### What you need to do
Count the lines below that contain the word "scene", and reply with only that number.

### Stored data
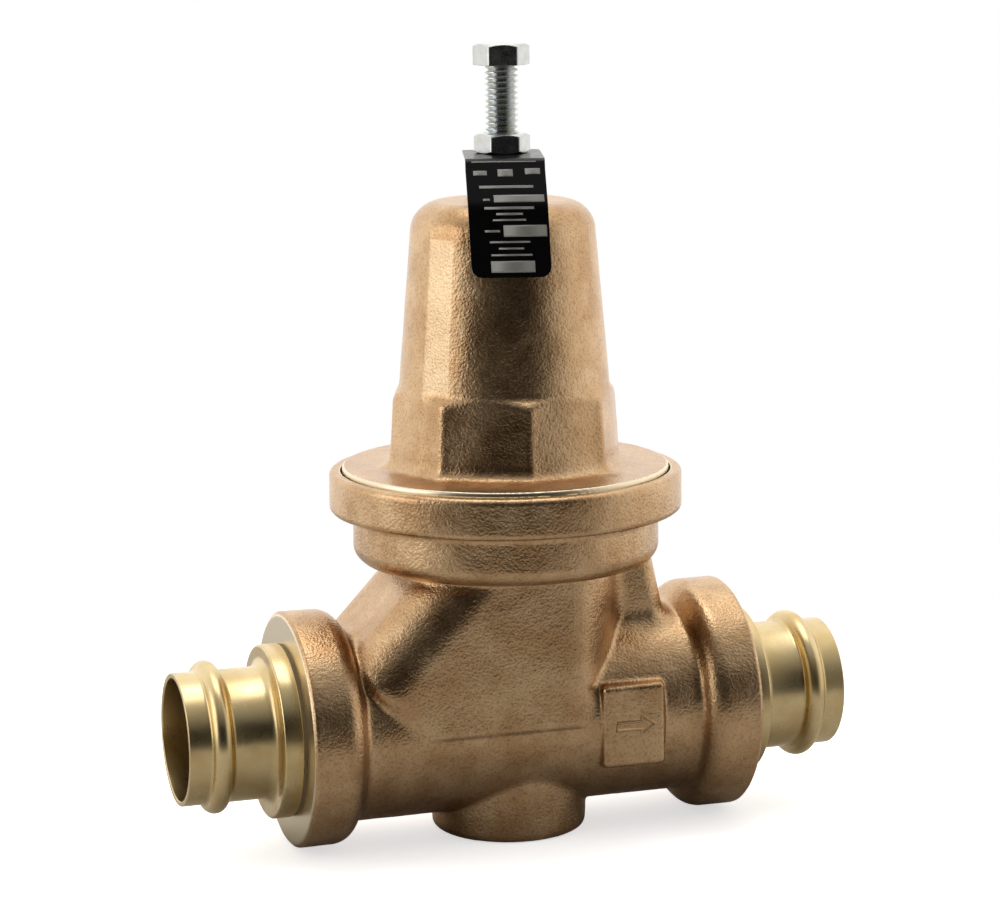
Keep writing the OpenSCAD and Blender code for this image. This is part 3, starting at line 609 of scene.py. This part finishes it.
class VALVE_OT_bonnet(bpy.types.Operator):
    """Cast bonnet with its screwed flange, wrench flats, tapered tower and neck"""
    bl_idname = "valve.bonnet"
    bl_label = "Bonnet"

    def execute(self, context):
        s = context.scene.valve_sizes
        bottom, top = low("bonnet")[2], high("bonnet")[2]
        flange = high("bonnet")[0]
        flange_top = bottom + 10.5 * MM
        octagon_top = flange_top + 20.6 * MM
        crown = top - 12.9 * MM
        field = CastField((-flange, -flange, bottom), (flange, flange, top), s.voxel)
        x, y, z = field.x, field.y, field.z
        stem = np.hypot(x, y)

        # screwed flange, and the tapered tower with a strip ground on each side
        rim = round_bar(stem, z, flange, bottom, flange_top, 0.7 * MM)
        tower_foot, taper = octagon_top + 3.8 * MM, (30.1 - 26.5) / 42
        tower_radius = stem + (z - tower_foot) * taper
        tower = round_bar(tower_radius * 0.996, z, 30.1 * MM, bottom, crown, 8 * MM)
        strip_turn, strip_reach = math.radians(-59), 29.88 * MM
        for turn in (strip_turn, strip_turn + math.pi):
            strip = x * math.sin(turn) - y * math.cos(turn) + (tower_radius - stem) - strip_reach
            tower = np.maximum(tower, strip)

        # octagonal wrench flats under a turned slope
        flats, corner = 31.6 * MM, 33.2 * MM
        draft = math.tan(math.radians(3.5))
        octagon = z - octagon_top - 1.5 * MM
        for k in range(8):
            turn = math.radians(16.3 + 45 * k)
            side = x * math.cos(turn) + y * math.sin(turn)
            octagon = keep(octagon, side - flats + (z - flange_top) * draft, 0.9 * MM)
        slope = stem + (z - octagon_top) * 1.25 - corner
        octagon = keep(octagon, slope * 0.62, 1.5 * MM)
        octagon = keep(octagon, bottom - z, 0.5 * MM)
        tower = blend(tower, octagon, 2 * MM)
        shape = blend(rim, tower, 4 * MM)
        neck = round_bar(stem, z, 9.5 * MM, crown - 5 * MM, top, 0.6 * MM)
        shape = blend(shape, neck, 3 * MM)

        # screw hole, spring chamber and room for the diaphragm
        screw = round_bar(stem, z, 4.95 * MM, crown - 12 * MM, top + BEYOND, 0.1 * MM)
        spring_room = round_bar(tower_radius, z, 25.2 * MM, bottom - 20 * MM, crown - 5 * MM, 3 * MM)
        roll_room = round_bar(stem, z, 36 * MM, bottom - BEYOND, bottom + 4 * MM)
        for cut in (screw, spring_room, roll_room):
            shape = np.maximum(shape, -cut)
        shape = np.maximum(shape, bottom - z)

        def machined(p):
            radius = np.hypot(p[:, 0], p[:, 1])
            thread = ((radius > flange - 0.5 * MM) & (p[:, 2] < flange_top + MM)) | (radius < 6 * MM)
            shell = strip_reach - 0.05 * MM - (p[:, 2] - tower_foot) * taper
            across = np.abs(p[:, 0] * math.sin(strip_turn) - p[:, 1] * math.cos(strip_turn))
            ground = (across > shell) & (p[:, 2] > octagon_top + 3 * MM) & (p[:, 2] < crown - 9 * MM)
            return np.maximum(thread, 0.2 * ground)

        made = cast_object("valve_bonnet", field, shape, finish("cast_bronze"), machined, s.grain)
        show(made, "root", "cast_bronze", "bonnet")
        return {"FINISHED"}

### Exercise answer
2